Some ideas and notes from the most interesting sessions I saw :

  • University : “jBPM4 in action” by Tom Baeyens and Joram Barrez This was an interesting look at the progress which is made in jBPM. The did a live show of doing test first development using jBPM. I have had the feeling that I want to use jBPM in my projects for quite a while now, and this feeling was only re-enforced. An interesting find was the use of wiser (an in-memoty mail server) for testing e-mail integration. For the new features of jBPM itself, the signavio BPM modeller and the new task forms (using freemarker templates) are good to know.
  • NoSQL BOF Wow, an eye-opener BOF which tried to build a round-table discussion about experiences with NoSQL systems. There was mostly one guy (forgot his name) sharing his experiences. The message I took home is that NoSQL can result in a massive though still fast system. Though of course with the limitation that normal SQL queries don’t work. However, scanning the database to retrieve data is much more efficient than you would expect (removing the disk as bottleneck really works).
  • “Examination timetabling with drools solver” BOF by Geoffrey De Smet I really wanted to see this one to figure out how this kind of problems can be solved. Geoffrey showed how it can be done and there are a couple of important tricks. One is basically “learning” how to specify the constraints on the data set. Though the expression language to use is not really difficult, it will probably not be evident on first use. The most important trick however is trying to pre-process your data to have some kind of semi-sensible solution. The drools solver tries to prune the possible solutions by walking through the possibilities in certain ways. While you can make it work with a “bad” start, it will take a lot longer. If you can create an initial situation which already fixes part of the constraints, the system can do a much better job in a short amount of time. In any case, you can determine the limits to define how long the resolver should run.
  • University : “Solr power with lucene” by Eric Hatcher I wanted to see this to know how useful solr is for building a simple document store. I came out convinced that when you want to use full text indexing, you probably want to use the enhancements of solr instead of directly using lucene. You can use the “solrj” library to embed it in your apps. And yes, you can also build the simple document store with it. In fact, thanks to some built in Velocity support, it should be possible to build that with a customized search interface quite quickly. Something I do want to experiment with. An example of the power of solr can be seen at http://search.lucidimagination.com/.
    Some of the added features of solr are tagging, clustering of search results, highlighting and facetting, counting the number or results for a category.
    Eric also gave some interesting tips based on his experience indexing documents.

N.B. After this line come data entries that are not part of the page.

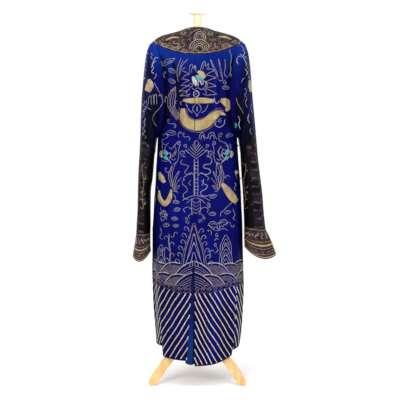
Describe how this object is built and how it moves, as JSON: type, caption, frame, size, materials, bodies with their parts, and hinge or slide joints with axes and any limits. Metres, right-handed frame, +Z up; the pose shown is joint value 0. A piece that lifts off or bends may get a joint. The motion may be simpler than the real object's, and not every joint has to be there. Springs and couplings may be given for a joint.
{
  "type": "dragon robe on dress form",
  "caption": "Long silk dragon robe with hoof cuffs and a yoke collar, slit at the back hem, worn open-hollow on a limbless dress form with a wooden tripod.",
  "frame": {"origin": "bottom centre of the bounding box, on the floor that the tripod stands on", "axes": "+Z up, the robe's back faces -Y, +X is the wearer's right"},
  "size_m": [0.612, 0.3695, 1.555],
  "materials": {
    "robe_silk": "blue silk satin, couched with silver and gold thread",
    "dark_silk": "dark ribbed silk with muted gold bands",
    "trim_brocade": "brown silk brocade with gold thread",
    "plain_silk": "plain bright blue silk",
    "linen_cover": "ivory linen stretched smooth",
    "pale_wood": "pale beech, satin varnish",
    "pole_steel": "brushed",
    "knot_brass": "polished cast button with a cord shank"
  },
  "bodies": {
    "root": {"back_left": "robe_silk", "back_right": "robe_silk", "cuff_left": "trim_brocade", "cuff_right": "trim_brocade", "finial": "pale_wood", "form_base": "pale_wood", "form_torso": "linen_cover", "front_outer": "robe_silk", "front_under": "robe_silk", "hub": "pale_wood", "knot_chest": "knot_brass", "knot_collarbone": "knot_brass", "knot_underarm": "knot_brass", "knot_waist": "knot_brass", "leg_1": "pale_wood", "leg_2": "pale_wood", "leg_3": "pale_wood", "loop_chest": "robe_silk", "loop_collarbone": "robe_silk", "loop_underarm": "robe_silk", "loop_waist": "robe_silk", "lower_sleeve_left": "dark_silk", "lower_sleeve_right": "dark_silk", "neck_cap": "pale_wood", "pole": "pole_steel", "slit_facing": "plain_silk", "upper_sleeve_left": "robe_silk", "upper_sleeve_right": "robe_silk", "yoke_collar": "trim_brocade"}
  },
  "joints": []
}
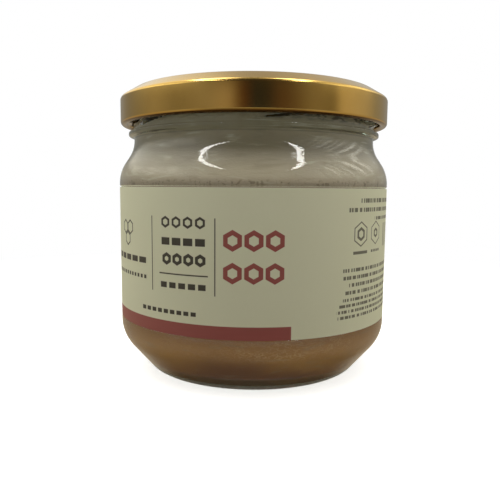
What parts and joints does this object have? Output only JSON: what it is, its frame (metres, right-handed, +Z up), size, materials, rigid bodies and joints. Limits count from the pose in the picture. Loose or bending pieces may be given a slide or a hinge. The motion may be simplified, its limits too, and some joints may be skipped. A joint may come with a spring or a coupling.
{
  "type": "honey jar",
  "caption": "Squat clear glass jar of creamed honey with a gold twist-off metal lid and a wide wrap-round paper label.",
  "frame": {"origin": "centre of the bottom of the jar, on the surface that it stands on", "axes": "+Z up along the jar's axis, and the front of the label faces -Y"},
  "size_m": [0.0818, 0.0817, 0.0826],
  "materials": {
    "glass": "clear flint glass, faintly green, moulded",
    "gold_lid": "gold lacquered tinplate, satin gloss",
    "creamed_honey": "creamed honey, finely crystallised, pale at the top and caramel brown below",
    "label_paper": "matt cream paper with a maroon strip and plain dark marks"
  },
  "bodies": {
    "root": {"jar_glass": "glass", "lid": "gold_lid", "honey": "creamed_honey", "label": "label_paper"}
  },
  "joints": []
}
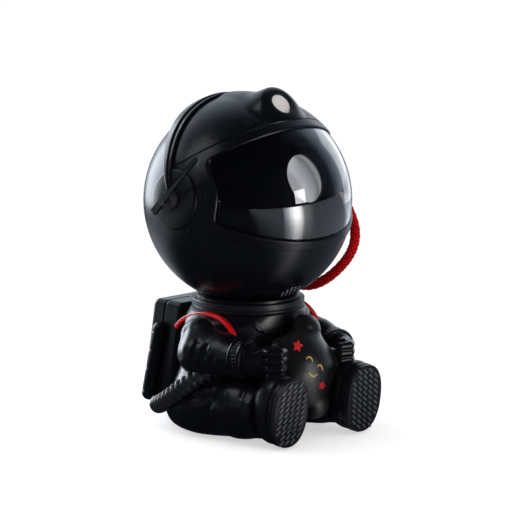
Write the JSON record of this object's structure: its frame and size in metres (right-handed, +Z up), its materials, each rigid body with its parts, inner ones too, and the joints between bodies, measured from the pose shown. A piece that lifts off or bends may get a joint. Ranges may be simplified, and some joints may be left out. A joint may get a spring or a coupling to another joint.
{
  "type": "star projector lamp",
  "caption": "Seated black spaceman star projector with a turning, tilting round helmet that holds the lamp, lens and laser, a backpack, a star on its lap and a swinging antenna.",
  "frame": {"origin": "on the ground under the neck axis, on the face of the rubber pad", "axes": "+Z up along the neck axis, the figure faces -Y, +X is the figure's left"},
  "size_m": [0.1581, 0.145, 0.2266],
  "materials": {
    "black_plastic": "satin moulded black",
    "black_gloss": "polished black",
    "dark_interior": "matt black",
    "smoked_visor": "smoked clear",
    "clear_lens": "polished clear",
    "milky_lens": "milky",
    "nebula_glass": "rippled tinted",
    "red_plastic": "gloss red",
    "red_braid": "woven red",
    "steel": "plated",
    "aluminium": "machined",
    "iron": "cast",
    "circuit_board": "solder mask",
    "white_nylon": "natural",
    "rubber": "matt"
  },
  "bodies": {
    "figure": {"body_front_shell": "black_plastic", "body_rear_shell": "black_plastic", "arm_right": "black_plastic", "arm_left": "black_plastic", "star_cushion": "black_plastic", "boot_right": "black_plastic", "boot_left": "black_plastic", "sole_right": "black_plastic", "sole_left": "black_plastic", "collar_ring": "black_plastic", "magnet_holder": "dark_interior", "neck_magnet": "steel", "backpack_front_shell": "black_plastic", "backpack_rear_shell": "black_plastic", "tank_right": "black_plastic", "tank_left": "black_plastic", "waist_hose_right": "black_plastic", "waist_hose_left": "black_plastic", "shoulder_strap_right": "red_plastic", "shoulder_strap_left": "red_plastic", "base_plate": "black_plastic", "counterweight": "iron", "rubber_pad": "rubber", "base_screws": "steel"},
    "head": {"helmet_front_shell": "black_plastic", "helmet_rear_shell": "black_plastic", "helmet_hoop": "black_plastic", "visor_surround": "black_plastic", "ear_disc_right": "black_plastic", "ear_disc_left": "black_plastic", "antenna_pivot": "black_plastic", "hose_fitting_top": "black_plastic", "hose_fitting_bottom": "black_plastic", "face_panel": "dark_interior", "lens_barrel": "dark_interior", "optics_bracket": "dark_interior", "visor": "smoked_visor", "projection_lens": "clear_lens", "condenser_lens": "clear_lens", "forehead_lens": "milky_lens", "braided_hose": "red_braid", "helmet_screws": "steel", "head_steel_plate": "steel", "usb_port": "steel", "gear_motor": "steel", "speaker": "steel", "heat_sink": "aluminium", "laser_module": "aluminium", "led_board": "circuit_board", "button_board": "circuit_board", "main_board": "circuit_board", "tact_switches": "circuit_board"},
    "neck_seat": {"seat_ring": "black_plastic"},
    "nebula_disc": {"nebula_disc": "nebula_glass"},
    "pinion": {"motor_pinion": "white_nylon"},
    "antenna": {"antenna_bar": "black_plastic"},
    "button_laser": {"button_laser": "black_gloss"},
    "button_power": {"button_power": "black_gloss"},
    "button_nebula": {"button_nebula": "black_gloss"}
  },
  "joints": [
    {"name": "head_turn", "type": "hinge", "parent": "figure", "child": "neck_seat", "pos_m": [0, 0, 0.0865], "axis": [0, 0, 1], "continuous": true},
    {"name": "head_tilt", "type": "hinge", "parent": "neck_seat", "child": "head", "pos_m": [0, 0, 0.15], "axis": [1, 0, 0], "range_deg": [-20, 15]},
    {"name": "antenna_swing", "type": "hinge", "parent": "head", "child": "antenna", "pos_m": [-0.0759, 0, 0.158], "axis": [1, 0, 0], "range_deg": [-90, 45]},
    {"name": "nebula_spin", "type": "hinge", "parent": "head", "child": "nebula_disc", "pos_m": [0, -0.01121, 0.16823], "axis": [0, -0.9336, 0.3584], "continuous": true},
    {"name": "pinion_spin", "type": "hinge", "parent": "head", "child": "pinion", "pos_m": [0.0256, -0.01121, 0.16823], "axis": [0, -0.9336, 0.3584], "continuous": true},
    {"name": "button_laser_press", "type": "slide", "parent": "head", "child": "button_laser", "axis": [0, -0.9397, 0.342], "range_m": [0, 0.0008], "stiffness_N_per_m": 1500, "springref_m": -0.0004},
    {"name": "button_power_press", "type": "slide", "parent": "head", "child": "button_power", "axis": [0, -0.9397, 0.342], "range_m": [0, 0.0008], "stiffness_N_per_m": 1500, "springref_m": -0.0004},
    {"name": "button_nebula_press", "type": "slide", "parent": "head", "child": "button_nebula", "axis": [0, -0.9397, 0.342], "range_m": [0, 0.0008], "stiffness_N_per_m": 1500, "springref_m": -0.0004}
  ],
  "couplings": [
    {"joint": "pinion_spin", "follows": "nebula_spin", "ratio": -4.3333}
  ]
}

For example, use of the StopAnalyzer (which removes stop words like “the” and “and”) is not really recommended any more. Some interesting references to external project are PDFBox for working with PDF files and LUKE, a lucene index introspector (a similar thing, also called “luke” as it does the same thing, is included in solr).

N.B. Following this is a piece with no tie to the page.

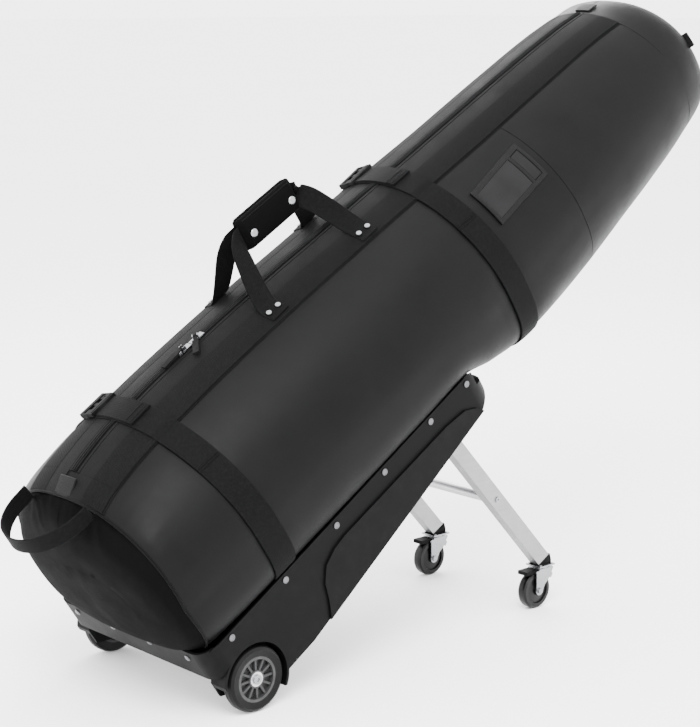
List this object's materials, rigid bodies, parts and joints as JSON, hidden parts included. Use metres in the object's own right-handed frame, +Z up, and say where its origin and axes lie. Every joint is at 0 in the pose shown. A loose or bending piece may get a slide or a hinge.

  • University : “Hibernate search: full text search for Hibernate” by Emmanuel Bernard I have wanted to integrate Hibernate search in equanda for quite a while but haven’t gotten round to it yet. Following this session was very interesting. Emmanuel gave a lot of details of the features and configuration options. Very interesting are the filters support (which can, amongst other things, help for security), and the implicit support for joins, where linked fields are also included in the library. For this last option, you can limit the depth for to prevent exceptions (which would occur when there are loops).

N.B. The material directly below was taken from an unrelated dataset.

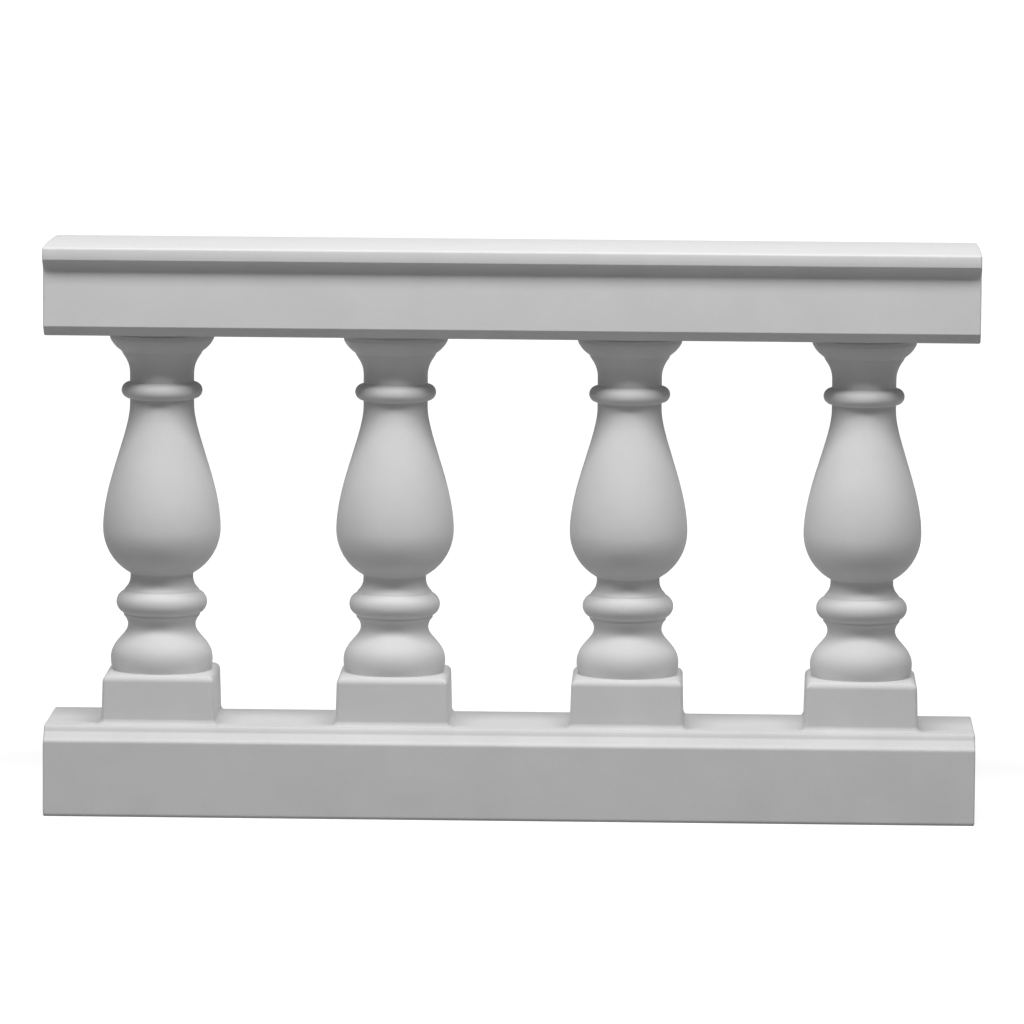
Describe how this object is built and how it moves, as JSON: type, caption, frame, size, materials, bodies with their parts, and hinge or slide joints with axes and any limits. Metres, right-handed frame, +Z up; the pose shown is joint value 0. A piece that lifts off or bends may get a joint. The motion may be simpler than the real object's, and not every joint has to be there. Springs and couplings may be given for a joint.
{
  "type": "stone balustrade bay",
  "caption": "Straight bay of a cast stone balustrade: turned vase balusters on square plinths, bedded between a stepped bottom rail and a moulded top rail.",
  "frame": {"origin": "middle of the bottom rail's flat underside, at floor level", "axes": "+X along the rails to the right as seen from the front, -Y towards the front, +Z up"},
  "size_m": [1.488, 0.256, 0.915],
  "materials": {
    "cast_stone": "smooth matt cast stone, pale grey, fine sanded face",
    "mortar": "fine pointing mortar, pale grey, matt"
  },
  "bodies": {
    "root": {"bottom_rail": "cast_stone", "top_rail": "cast_stone", "baluster_1": "cast_stone", "baluster_2": "cast_stone", "baluster_3": "cast_stone", "baluster_4": "cast_stone", "lower_bed_1": "mortar", "lower_bed_2": "mortar", "lower_bed_3": "mortar", "lower_bed_4": "mortar", "upper_bed_1": "mortar", "upper_bed_2": "mortar", "upper_bed_3": "mortar", "upper_bed_4": "mortar"}
  },
  "joints": []
}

  • “Clojure” by Howard Lewis Ship I was really impressed by this presentation. The introduction to Clojure was quite interesting, though I think I have more of a tendency to investigate Scala instead. I was impressed with the way the presentation was done. The slides were interesting, he expected us to read them (so didn’t repeat what was on them), and he sprinkled some nice images in there to keep us more interested.
  • “HTML 5 Communications – the new framework for the web” by Frank Greco Do I do like to know what is coming, as browser compatibility will hold us back from using HTML5 for another couple of years, I followed this one as there were no other “more interesting” sessions. I had not expected to get the “working now, even in IE6″ pitch. Ok, so you have to use Kaazing. It was not about all HTML5 features, but focussed the new web sockets. Contrary to current XmlHttpRequest, this removes the http headers and allows bidirectional communication. Real server side push and much more efficient ajax communication become possible in this way.
  • “The lift (scala) web framework” by Timothy Perret >Though I haven’t used Scala yet, I am interested in it as one of the languages which promise to allow more easily high performence processing on multi-core cpu systems. So why not look at how they do web frameworks in Scala? It was interesting to see this, though I would need to play a little with the framework to get a feel for it before I can judge. It definitely seems to have a vibrant community. http://lifweb.net/
  • “Infinispan and the future of data grids” by Manik Surtani This is the successor to JBoss cache. It is a little simpler (plain map instead of treecache) but has the advantage of being faster. The aim is to function properly on grids of thousand machines and more. Some interesting sub projects (unfinished) are a lucene directory running on infinispan and a JPA backend for infinispan.
  • “Windmill” by Matthew Eernisse Windmill is an alternative web testing framework which can replace selenium.
  • “Maven reloaded” by Jason Van Zyl A very interesting talk about the upcoming maven 3, which is expected to be released in January 2010. Many interesting things were mentioned. For example, maven 3 will include a maven shell which will help you by building your projects a lot faster than plain maven invocations from the shell. The new maven is going to be faster then maven 2 anyway. For IDE’s (and other system which embed maven) there is the new option to modify the build steps before they are executed. This can be used to prune the steps based on changes etc. and should make building a lot faster. This is already implemented in m2eclipse 0.9.9. Similarly, the reactor plugin (which already exists in maven 2) is included in maven 3 which allows going up or down in a maven project tree, thus allowing you to initiate a build from one module and not building all other modules.
    Maven 3 is already usable now and is 100% compatible with maven. You can find it on the maven download pages.
  • “Pomodoro technique” by Staffan Nöteberg This is a time management technique which helps you to focus on uninterrupted working blocks (of 25 minutes). A nice talk which was attention grabbing with the help of audience involvement, puppets,…
  • “Tapestry 5″ by Howard Lewis Ship An introduction to tapestry 5, a framework I have used for a couple of years now and which I really like. Howard had already warned me that I would probably already now everything he was going to say. Still nice to see this introduction to tapestry 5, which I believe is indeed one of the best web frameworks around.